Beltrami, Pietro G. (20024), La metrica italiana, Bologna, il Mulino.
Capovilla, Guido (1978a), Note sulla tecnica della ballata trecentesca, in L’ars nova italiana del Trecento. Atti del III congresso internazionale (Siena - Certaldo, 19-22 luglio 1975), Certaldo, Centro Studi sull’Ars nova italiana nel Trecento, 7 voll., vol. 4°, pp. 107-147.
Capovilla, Guido (1978b), Occasioni arcaizzanti della forma poetica italiana fra Otto e Novecento: il ripristino della ballata antica da Tommaseo a Saba, «Metrica» 1, pp. 95-145.
Cecchini, Laudomia (1901), La ballata romantica in Italia, Torino, Paravia.
Giovannetti, Paolo (1999), Nordiche superstizioni.

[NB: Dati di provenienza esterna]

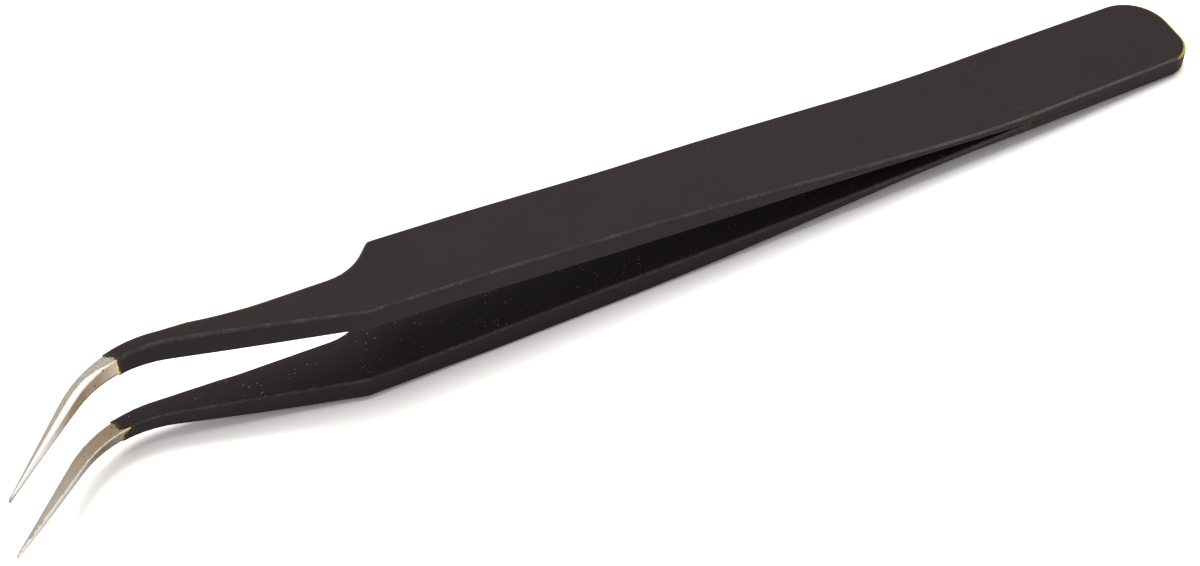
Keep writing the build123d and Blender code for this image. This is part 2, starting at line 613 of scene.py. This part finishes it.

La ballata romantica italiana, Venezia, Marsilio.
Roncaglia, Aurelio (1962), Nella preistoria della lauda. Ballata e strofa zagialesca, in Il Movimento dei Disciplinati nel settimo centenario dal suo inizio. Perugia, 1260. Convegno internazionale (Perugia, 25-28 settembre 1960), Perugia, Deputazione di Storia Patria per l’Umbria, pp. 460-475.